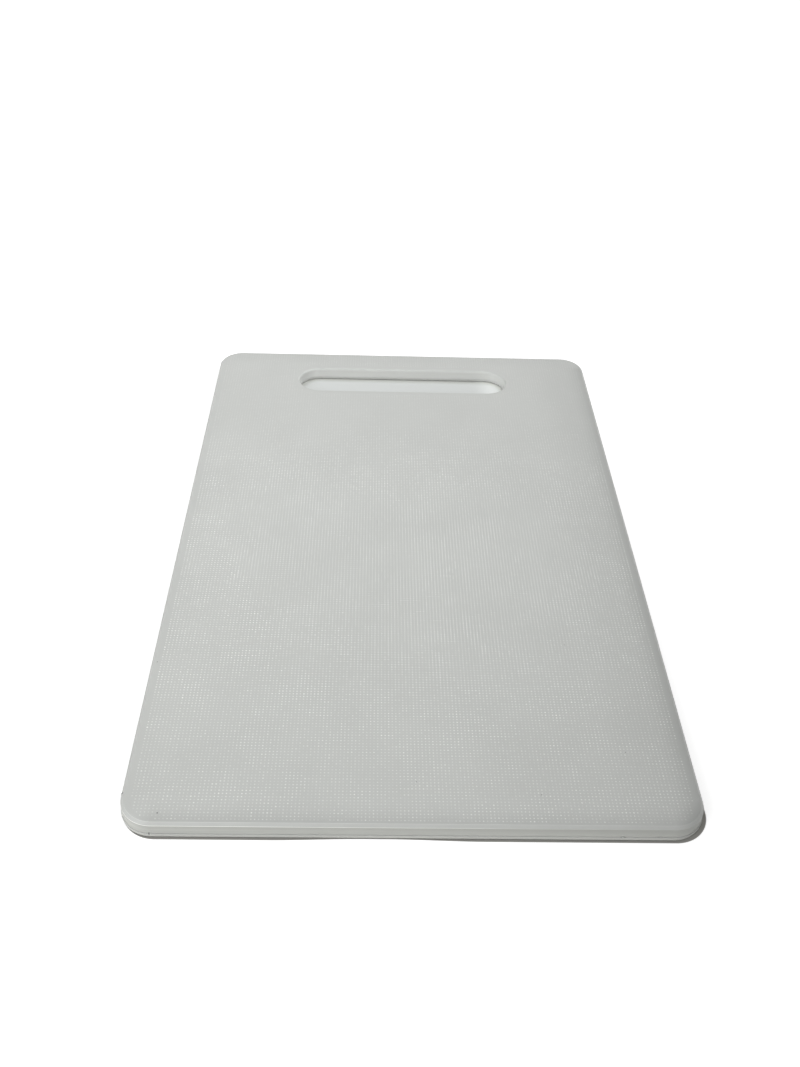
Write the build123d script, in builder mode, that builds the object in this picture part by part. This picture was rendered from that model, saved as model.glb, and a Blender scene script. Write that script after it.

· · ·

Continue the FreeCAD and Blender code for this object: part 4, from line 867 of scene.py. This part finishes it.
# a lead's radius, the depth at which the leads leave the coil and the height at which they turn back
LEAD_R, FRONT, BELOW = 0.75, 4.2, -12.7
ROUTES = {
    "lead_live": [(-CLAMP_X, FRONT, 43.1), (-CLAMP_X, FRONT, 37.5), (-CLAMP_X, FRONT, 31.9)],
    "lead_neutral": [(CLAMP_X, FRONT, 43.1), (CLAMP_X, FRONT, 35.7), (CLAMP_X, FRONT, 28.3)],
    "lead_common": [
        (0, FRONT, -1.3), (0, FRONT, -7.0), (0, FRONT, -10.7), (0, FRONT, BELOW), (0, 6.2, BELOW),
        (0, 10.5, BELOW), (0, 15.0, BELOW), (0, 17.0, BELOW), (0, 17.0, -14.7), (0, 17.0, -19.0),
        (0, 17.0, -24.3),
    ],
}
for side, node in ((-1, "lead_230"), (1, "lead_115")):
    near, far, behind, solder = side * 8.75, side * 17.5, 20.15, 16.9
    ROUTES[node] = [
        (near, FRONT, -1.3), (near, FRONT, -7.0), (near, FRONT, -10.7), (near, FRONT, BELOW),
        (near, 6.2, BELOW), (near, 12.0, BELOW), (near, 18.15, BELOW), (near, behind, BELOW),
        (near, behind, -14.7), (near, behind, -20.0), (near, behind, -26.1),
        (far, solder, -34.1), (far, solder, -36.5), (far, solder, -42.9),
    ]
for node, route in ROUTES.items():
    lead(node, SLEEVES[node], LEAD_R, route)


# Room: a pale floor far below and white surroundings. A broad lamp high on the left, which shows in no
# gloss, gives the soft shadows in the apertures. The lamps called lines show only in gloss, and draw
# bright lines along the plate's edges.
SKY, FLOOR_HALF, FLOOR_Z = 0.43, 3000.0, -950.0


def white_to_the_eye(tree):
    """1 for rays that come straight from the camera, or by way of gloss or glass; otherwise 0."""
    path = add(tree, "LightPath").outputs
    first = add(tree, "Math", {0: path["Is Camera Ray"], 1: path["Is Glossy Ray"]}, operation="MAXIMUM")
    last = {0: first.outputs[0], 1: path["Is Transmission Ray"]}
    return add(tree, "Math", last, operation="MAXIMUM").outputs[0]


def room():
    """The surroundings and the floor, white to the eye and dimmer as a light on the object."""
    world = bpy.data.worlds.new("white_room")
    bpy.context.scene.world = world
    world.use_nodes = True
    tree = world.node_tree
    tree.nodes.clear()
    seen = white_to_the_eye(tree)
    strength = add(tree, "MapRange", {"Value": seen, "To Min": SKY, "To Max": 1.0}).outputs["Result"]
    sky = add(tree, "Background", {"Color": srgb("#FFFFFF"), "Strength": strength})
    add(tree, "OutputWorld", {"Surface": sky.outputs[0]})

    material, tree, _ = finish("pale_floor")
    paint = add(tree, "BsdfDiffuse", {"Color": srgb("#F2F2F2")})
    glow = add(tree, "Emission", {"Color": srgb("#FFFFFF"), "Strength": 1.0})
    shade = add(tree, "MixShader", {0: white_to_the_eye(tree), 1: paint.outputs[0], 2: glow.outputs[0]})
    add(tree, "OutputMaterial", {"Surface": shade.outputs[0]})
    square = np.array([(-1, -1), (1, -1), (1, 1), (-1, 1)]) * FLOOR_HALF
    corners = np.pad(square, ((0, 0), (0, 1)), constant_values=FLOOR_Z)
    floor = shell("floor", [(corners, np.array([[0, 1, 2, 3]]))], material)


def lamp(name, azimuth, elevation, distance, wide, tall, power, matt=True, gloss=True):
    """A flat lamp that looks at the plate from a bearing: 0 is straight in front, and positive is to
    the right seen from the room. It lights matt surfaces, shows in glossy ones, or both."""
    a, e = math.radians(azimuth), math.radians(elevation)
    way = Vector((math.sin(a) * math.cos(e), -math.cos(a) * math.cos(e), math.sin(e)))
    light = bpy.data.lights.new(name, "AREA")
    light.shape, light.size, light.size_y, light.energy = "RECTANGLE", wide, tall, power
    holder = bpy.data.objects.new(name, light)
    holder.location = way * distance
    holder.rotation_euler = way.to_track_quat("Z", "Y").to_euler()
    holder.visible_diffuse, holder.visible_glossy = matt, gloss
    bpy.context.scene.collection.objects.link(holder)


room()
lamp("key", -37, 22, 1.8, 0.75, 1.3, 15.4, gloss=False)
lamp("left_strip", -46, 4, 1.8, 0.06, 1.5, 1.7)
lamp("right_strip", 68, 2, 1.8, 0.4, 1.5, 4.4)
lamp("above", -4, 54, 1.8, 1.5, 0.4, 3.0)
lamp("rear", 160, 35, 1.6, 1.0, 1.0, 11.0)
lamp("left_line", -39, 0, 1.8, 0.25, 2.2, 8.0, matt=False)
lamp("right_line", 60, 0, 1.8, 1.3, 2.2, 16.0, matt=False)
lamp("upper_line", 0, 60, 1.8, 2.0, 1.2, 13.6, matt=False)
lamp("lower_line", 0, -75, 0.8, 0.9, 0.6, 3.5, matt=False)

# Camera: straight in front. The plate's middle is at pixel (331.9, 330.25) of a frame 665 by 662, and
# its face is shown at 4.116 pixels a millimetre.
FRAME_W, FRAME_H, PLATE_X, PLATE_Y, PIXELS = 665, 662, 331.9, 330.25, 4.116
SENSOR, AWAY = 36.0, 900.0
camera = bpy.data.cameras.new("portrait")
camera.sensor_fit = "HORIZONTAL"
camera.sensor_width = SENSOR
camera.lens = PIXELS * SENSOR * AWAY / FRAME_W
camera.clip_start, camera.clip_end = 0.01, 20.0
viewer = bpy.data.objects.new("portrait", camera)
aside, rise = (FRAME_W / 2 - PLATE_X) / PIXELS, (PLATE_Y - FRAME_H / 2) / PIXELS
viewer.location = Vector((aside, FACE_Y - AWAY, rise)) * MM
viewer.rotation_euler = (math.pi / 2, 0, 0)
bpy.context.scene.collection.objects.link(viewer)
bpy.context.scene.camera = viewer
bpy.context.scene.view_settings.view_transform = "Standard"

· · ·

Given request
Look for the word "part" and return every line where it occurs.

Correct response
Write the build123d script, in builder mode, that builds the object in this picture part by part. This picture was rendered from that model, saved as model.glb, and a Blender scene script. Write that script after it.
Continue the FreeCAD and Blender code for this object: part 4, from line 867 of scene.py. This part finishes it.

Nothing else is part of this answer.